GAZZE'NİN SOĞUK ÇIĞLIĞI: ANOMİ’NİN EN KANLI HALİ
Bu çözülmenin ve ahlaki erimenin en son ve en kanlı sahnesi ise bugün Siyonizm ideolojisinin vardığı noktadır. Kendi varlığını, başka bir halkın yeryüzünden silinmesi üzerine kuran bu dogma; bugün Gazze'de, on binlerce masumun katledilmesiyle (kimi raporlara göre 67.000’den fazla), ideolojinin bizi sürüklediği anomi kuyusunun dibini gösterdi.
Bir ideoloji, kendi çıkarı uğruna, uluslararası hukuku, temel insani hakları ve en nihayetinde toplum ahlakını ayaklar altına alıyorsa; bu, değerlerin tepetaklak olmasının en kanlı, en somut ispatıdır.
SONUÇ: YENİ BİR "-İZM" DEĞİL VİCDANIN ÜSLUBUNA DÖNÜŞ
Bugün, o eski teorik sistemlerin hayatın karmaşasına dayanamadığını ve geride sadece şuursuz bir yaygara bıraktığını görüyoruz.
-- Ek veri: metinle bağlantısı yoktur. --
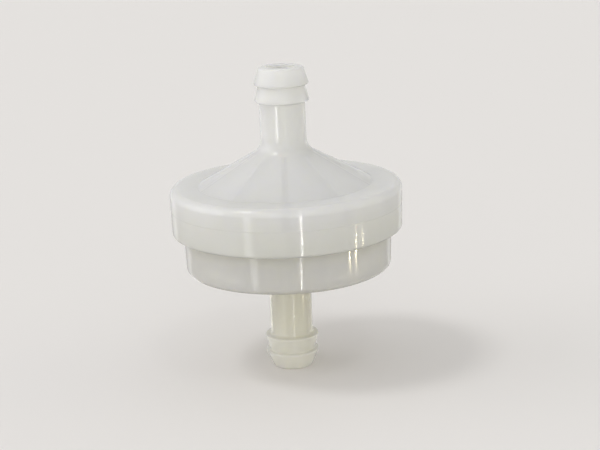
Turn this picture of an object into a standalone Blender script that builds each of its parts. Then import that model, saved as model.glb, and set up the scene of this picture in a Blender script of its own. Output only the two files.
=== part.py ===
"""In-line fuel filter: a moulded nylon cap whose skirt is welded over a cup, each with a stem for
quarter-inch hose, and a mesh screen on a frame between them. Metres, +Z up along the flow axis,
origin on the axis at the middle of the overall length."""

import math

import bmesh
import bpy
from mathutils import Matrix

MM = 0.001
STEPS = 48
SHARP = math.radians(35)
GAP = 0.3 * MM

# Overall sizes
LENGTH = 44.6 * MM
FLANGE_RADIUS = 16.8 * MM
FLANGE_TOP = 5.5 * MM
BODY_RADIUS = 15.1 * MM
BODY_BOTTOM = -7.05 * MM
BORE_RADIUS = 1.9 * MM

# Hose barbs: two saw teeth at the free end of each stem
BARB_RADIUS = 3.95 * MM
BARB_VALLEY = 3.35 * MM
BARB_PITCH = 2.4 * MM
BARB_LAND = 0.12 * MM
TIP_ROUND = 0.35 * MM
INLET_STEM_RADIUS = 3.3 * MM
INLET_TIP_RADIUS = 3.2 * MM
OUTLET_STEM_RADIUS = 3.1 * MM
OUTLET_TIP_RADIUS = 2.9 * MM
LAST_SHOULDER = 4.9 * MM

# Cap: a cone from the flange up to the stem, and a skirt down over the bowl's rim
CONE_RADIUS = 12.6 * MM
CONE_TOP = 10.1 * MM
CONE_TOP_RADIUS = 4.3 * MM
STEM_FILLET = 2.2 * MM
FLANGE_ROUND = 1.1 * MM
EDGE_ROUND = 0.4 * MM
CHAMBER_RADIUS = 12.95 * MM
CHAMBER_TOP = 4.0 * MM
CONE_BORE_TOP = 9.4 * MM
SKIRT_RADIUS = 16.7 * MM
SKIRT_BOTTOM = -1.3 * MM
MOULD_LINE = 2.5 * MM
MOULD_LINE_DROP = 0.1 * MM
CAP_RIBS = 10
RIB_THICKNESS = 0.9 * MM
CAP_RIB_START = 2.6 * MM
RIB_BURIED = 0.35 * MM

# Bowl: a cup whose rim stands inside the cap's skirt and carries the screen's ring
BOWL_TOP = 0.6 * MM
BOWL_WALL = 1.1 * MM
BODY_ROUND = 0.9 * MM
BODY_DRAFT = 0.15 * MM
STEM_ROOT = 0.6 * MM

# Screen: woven mesh on a ring with spokes
FRAME_HEIGHT = 0.7 * MM
FRAME_BORE = 12.7 * MM
SPOKE_WIDTH = 0.9 * MM
SPOKE_INSET = 0.05 * MM
SPOKE_BARS = 3
HUB_RADIUS = 1.8 * MM
MESH_THICKNESS = 0.2 * MM
MESH_RADIUS = 14.8 * MM

SKIRT_BORE = BODY_RADIUS + GAP
FRAME_BOTTOM = BOWL_TOP + GAP
MESH_BOTTOM = FRAME_BOTTOM + FRAME_HEIGHT + GAP
SHOULDER = MESH_BOTTOM + MESH_THICKNESS + GAP
BOWL_CHAMBER = BODY_RADIUS - BOWL_WALL
FLOOR = BODY_BOTTOM + BOWL_WALL


def arc(centre, radius, start, end, count=5):
    """Points on an arc in the profile plane, from the start angle to the end angle in degrees."""
    points = []
    for i in range(count):
        angle = math.radians(start + (end - start) * i / (count - 1))
        points.append((centre[0] + radius * math.cos(angle), centre[1] + radius * math.sin(angle)))
    return points


def barb_profile(tip, tip_radius, stem_radius):
    """A stem's free end with its tip at height +tip, from the bore's mouth down to below the last tooth."""
    first = tip - (LAST_SHOULDER - BARB_PITCH)
    last = tip - LAST_SHOULDER
    profile = [(BORE_RADIUS, tip - TIP_ROUND / 2), (BORE_RADIUS + TIP_ROUND / 2, tip)]
    profile += arc((tip_radius - TIP_ROUND, tip - TIP_ROUND), TIP_ROUND, 90, 0, 4)
    profile += [(BARB_RADIUS, first + BARB_LAND), (BARB_RADIUS, first)]
    profile += [(BARB_VALLEY, first - BARB_LAND)]
    profile += [(BARB_RADIUS, last + BARB_LAND), (BARB_RADIUS, last)]
    profile += [(stem_radius, last - BARB_LAND)]
    return profile


def cap_profile():
    """Down the outside from the inlet tip to the skirt's lip, then up the inside to the bore."""
    slope = math.atan2(CONE_TOP - FLANGE_TOP, CONE_RADIUS - CONE_TOP_RADIUS)
    fillet_r = INLET_STEM_RADIUS + STEM_FILLET
    touch_r = fillet_r - STEM_FILLET * math.sin(slope)
    touch_z = FLANGE_TOP + (CONE_RADIUS - touch_r) * math.tan(slope)
    fillet_z = touch_z + STEM_FILLET * math.cos(slope)
    profile = barb_profile(LENGTH / 2, INLET_TIP_RADIUS, INLET_STEM_RADIUS)
    profile += arc((fillet_r, fillet_z), STEM_FILLET, 180, 270 - math.degrees(slope), 6)
    profile += [(CONE_RADIUS, FLANGE_TOP)]
    profile += arc((FLANGE_RADIUS - FLANGE_ROUND, FLANGE_TOP - FLANGE_ROUND), FLANGE_ROUND, 90, 0, 6)
    profile += [(FLANGE_RADIUS, MOULD_LINE), (SKIRT_RADIUS, MOULD_LINE - MOULD_LINE_DROP)]
    profile += arc((SKIRT_RADIUS - EDGE_ROUND, SKIRT_BOTTOM + EDGE_ROUND), EDGE_ROUND, 0, -90, 4)
    profile += [(SKIRT_BORE, SKIRT_BOTTOM), (SKIRT_BORE, SHOULDER), (CHAMBER_RADIUS, SHOULDER)]
    profile += [(CHAMBER_RADIUS, CHAMBER_TOP), (BORE_RADIUS, CONE_BORE_TOP)]
    return profile


def bowl_profile():
    """Down the outside from the rim to the outlet tip, then up the inside back to the rim."""
    profile = [(BOWL_CHAMBER, BOWL_TOP), (BODY_RADIUS, BOWL_TOP), (BODY_RADIUS, SKIRT_BOTTOM)]
    low_radius = BODY_RADIUS - BODY_DRAFT
    profile += arc((low_radius - BODY_ROUND, BODY_BOTTOM + BODY_ROUND), BODY_ROUND, 0, -90, 6)
    root_r = OUTLET_STEM_RADIUS + STEM_ROOT
    profile += arc((root_r, BODY_BOTTOM - STEM_ROOT), STEM_ROOT, 90, 180, 4)
    barb = barb_profile(LENGTH / 2, OUTLET_TIP_RADIUS, OUTLET_STEM_RADIUS)
    profile += [(r, -z) for r, z in reversed(barb)]
    profile += [(BORE_RADIUS, FLOOR), (BOWL_CHAMBER - BODY_ROUND, FLOOR), (BOWL_CHAMBER, FLOOR + BODY_ROUND)]
    return profile


def new_collection(name):
    made = bpy.data.collections.new(name)
    bpy.context.scene.collection.children.link(made)
    return made


def new_material(name, colour, roughness, transmission):
    made = bpy.data.materials.new(name)
    made.use_nodes = True
    shader = made.node_tree.nodes["Principled BSDF"]
    shader.inputs["Base Color"].default_value = (*colour, 1.0)
    shader.inputs["Roughness"].default_value = roughness
    shader.inputs["Metallic"].default_value = 0.0
    shader.inputs["Transmission Weight"].default_value = transmission
    made.diffuse_color = (*colour, 1.0)
    return made


def link_object(name, mesh, collection):
    made = bpy.data.objects.new(name, mesh)
    collection.objects.link(made)
    return made


def turned(name, profile, collection):
    """A ring of revolution about Z from a closed profile of (radius, height) points."""
    shape = bmesh.new()
    verts = [shape.verts.new((r, 0.0, z)) for r, z in profile]
    for i, vert in enumerate(verts):
        shape.edges.new((vert, verts[(i + 1) % len(verts)]))
    mesh = bpy.data.meshes.new(name)
    shape.to_mesh(mesh)
    shape.free()
    made = link_object(name, mesh, collection)
    screw = made.modifiers.new("Turn", "SCREW")
    screw.axis = "Z"
    screw.angle = math.tau
    screw.steps = STEPS
    screw.render_steps = STEPS
    screw.use_merge_vertices = False
    return made


def plate(name, outline, thickness, collection):
    """A closed plate from an outline of (x, z) points, standing in the XZ plane and centred on it."""
    curve = bpy.data.curves.new(name + "_outline", "CURVE")
    curve.dimensions = "2D"
    curve.fill_mode = "BOTH"
    curve.extrude = thickness / 2
    spline = curve.splines.new("POLY")
    spline.points.add(len(outline) - 1)
    for point, (x, z) in zip(spline.points, outline):
        point.co = (x, z, 0.0, 1.0)
    spline.use_cyclic_u = True
    flat = link_object(name + "_outline", curve, collection)
    bpy.context.view_layer.update()
    mesh = bpy.data.meshes.new_from_object(flat.evaluated_get(bpy.context.evaluated_depsgraph_get()))
    bpy.data.objects.remove(flat)
    shape = bmesh.new()
    shape.from_mesh(mesh)
    bmesh.ops.remove_doubles(shape, verts=shape.verts, dist=0.00001)
    bmesh.ops.rotate(shape, verts=shape.verts, matrix=Matrix.Rotation(math.pi / 2, 3, "X"))
    bmesh.ops.recalc_face_normals(shape, faces=shape.faces)
    shape.to_mesh(mesh)
    shape.free()
    return mesh


def fan_of_ribs(name, outline, thickness, count, first_angle, collection):
    """Equal radial ribs round the Z axis as one hidden tool object."""
    rib = plate(name, outline, thickness, collection)
    shape = bmesh.new()
    for i in range(count):
        turn = Matrix.Rotation(first_angle + math.tau * i / count, 4, "Z")
        copy = rib.copy()
        copy.transform(turn)
        shape.from_mesh(copy)
        bpy.data.meshes.remove(copy)
    shape.to_mesh(rib)
    shape.free()
    return as_tool(link_object(name, rib, collection))


def as_tool(obj):
    obj.hide_render = True
    obj.display_type = "WIRE"
    return obj


def primitive(name, make, collection):
    """An object whose mesh the function make(shape) fills with a bmesh primitive."""
    shape = bmesh.new()
    make(shape)
    mesh = bpy.data.meshes.new(name)
    shape.to_mesh(mesh)
    shape.free()
    return link_object(name, mesh, collection)


def disc(name, radius, bottom, height, collection):
    def make(shape):
        centre = Matrix.Translation((0, 0, bottom + height / 2))
        bmesh.ops.create_cone(
            shape, cap_ends=True, segments=STEPS, radius1=radius, radius2=radius, depth=height, matrix=centre
        )

    return primitive(name, make, collection)


def bar(name, length, width, bottom, height, angle, collection):
    def make(shape):
        size = Matrix.Diagonal((length, width, height, 1))
        lift = Matrix.Translation((0, 0, bottom + height / 2))
        bmesh.ops.create_cube(shape, size=1, matrix=Matrix.Rotation(angle, 4, "Z") @ lift @ size)

    return primitive(name, make, collection)


def join(obj, tool):
    union = obj.modifiers.new("Join " + tool.name, "BOOLEAN")
    union.operation = "UNION"
    union.solver = "EXACT"
    union.object = tool


def finish(obj, material):
    """Puts the modifiers' result in the object's own mesh, with its material and its shading."""
    bpy.context.view_layer.update()
    graph = bpy.context.evaluated_depsgraph_get()
    mesh = bpy.data.meshes.new_from_object(obj.evaluated_get(graph))
    mesh.name = obj.name
    obj.modifiers.clear()
    obj.data = mesh
    mesh.materials.clear()
    mesh.materials.append(material)
    mesh.shade_smooth()
    mesh.set_sharp_from_angle(angle=SHARP)
    return obj


def make_inlet_cap(parts, tools):
    """Cone, flange, skirt, inlet stem and the radial ribs under the cone."""
    cap = turned("inlet_cap", cap_profile(), parts)
    outline = [
        (CAP_RIB_START, SHOULDER),
        (CHAMBER_RADIUS + RIB_BURIED, SHOULDER),
        (CHAMBER_RADIUS + RIB_BURIED, CHAMBER_TOP + RIB_BURIED),
        (CAP_RIB_START, CONE_BORE_TOP + RIB_BURIED / 2),
    ]
    front = -math.pi / 2
    join(cap, fan_of_ribs("cap_ribs", outline, RIB_THICKNESS, CAP_RIBS, front, tools))
    return finish(cap, new_material("cap_nylon", (0.78, 0.79, 0.75), 0.28, 0.3))


def make_outlet_bowl(parts):
    """Cup and outlet stem."""
    bowl = turned("outlet_bowl", bowl_profile(), parts)
    return finish(bowl, new_material("bowl_nylon", (0.72, 0.68, 0.58), 0.3, 0.3))


def make_screen_frame(parts, tools):
    """A flat ring on the bowl's rim, with a hub and spokes under the mesh."""
    top = FRAME_BOTTOM + FRAME_HEIGHT
    outer = [(BODY_RADIUS, top), (BODY_RADIUS, FRAME_BOTTOM)]
    frame = turned("screen_frame", outer + [(FRAME_BORE, FRAME_BOTTOM), (FRAME_BORE, top)], parts)
    length = FRAME_BORE + BODY_RADIUS
    spoke_bottom = FRAME_BOTTOM + SPOKE_INSET
    spoke_height = FRAME_HEIGHT - 2 * SPOKE_INSET
    for i in range(SPOKE_BARS):
        angle = math.pi * i / SPOKE_BARS
        spoke = bar(f"spoke_bar_{i + 1}", length, SPOKE_WIDTH, spoke_bottom, spoke_height, angle, tools)
        join(frame, as_tool(spoke))
    join(frame, as_tool(disc("frame_hub", HUB_RADIUS, FRAME_BOTTOM, FRAME_HEIGHT, tools)))
    return finish(frame, new_material("frame_nylon", (0.75, 0.74, 0.70), 0.4, 0.0))


def make_filter_screen(parts):
    """The woven nylon mesh as a plain thin disc on top of the frame, under the cap's shoulder and ribs."""
    screen = disc("filter_screen", MESH_RADIUS, MESH_BOTTOM, MESH_THICKNESS, parts)
    return finish(screen, new_material("screen_mesh", (0.70, 0.69, 0.63), 0.6, 0.0))


def main():
    for obj in list(bpy.data.objects):
        bpy.data.objects.remove(obj)
    parts = new_collection("fuel_filter")
    tools = new_collection("fuel_filter_tools")
    make_inlet_cap(parts, tools)
    make_outlet_bowl(parts)
    make_screen_frame(parts, tools)
    make_filter_screen(parts)


main()
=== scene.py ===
import math

import bmesh
import bpy
from mathutils import Matrix, Vector


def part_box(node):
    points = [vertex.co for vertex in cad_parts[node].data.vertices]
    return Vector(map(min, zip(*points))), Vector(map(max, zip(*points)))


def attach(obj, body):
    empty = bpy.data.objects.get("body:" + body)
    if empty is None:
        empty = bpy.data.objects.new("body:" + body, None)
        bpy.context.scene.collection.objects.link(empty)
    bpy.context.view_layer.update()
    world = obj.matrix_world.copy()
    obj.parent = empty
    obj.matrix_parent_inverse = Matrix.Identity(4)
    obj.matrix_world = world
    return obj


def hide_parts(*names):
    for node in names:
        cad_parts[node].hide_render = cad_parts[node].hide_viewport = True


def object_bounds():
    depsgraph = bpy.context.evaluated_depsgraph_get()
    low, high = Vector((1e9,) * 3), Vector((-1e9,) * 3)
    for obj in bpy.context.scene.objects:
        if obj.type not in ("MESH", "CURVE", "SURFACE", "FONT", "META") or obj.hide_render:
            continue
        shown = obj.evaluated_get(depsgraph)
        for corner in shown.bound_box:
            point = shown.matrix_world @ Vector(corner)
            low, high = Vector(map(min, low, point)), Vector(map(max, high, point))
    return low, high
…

Bizi bu anomi uykusundan uyandıracak olan, ne yeni bir siyasi paradigma ne de yeni bir "-izm" olabilir.
Bizi kurtaracak tek şey var: İdeolojilerin kirinden arınmış, her şeyin üstünde yükselen, insani ve ahlaki bir çatı. O, Cemil Meriç'in aradığı üslup... O, vicdanın ve aklın birleşimi...
Artık hırsızların ve katillerin gürültüsünü susturup, medeniyetin istediği üslubu yeniden inşa etmek zorundayız. Çünkü ideolojiler, bize hangi partinin ya da hangi liderin haklı olduğunu anlatmaya çalışırken, insan olmayı unutturdu.
Unutmayalım: Anomi bir kader değil, bir sonuçtur. Ve bu sonucu değiştirmek, her birimizin şuurlu bir vicdanla harekete geçmesine bağlıdır. O sessiz, derin insanlık diline dönelim; yoksa ideolojinin enkazı altında sadece fısıltımız kalacak.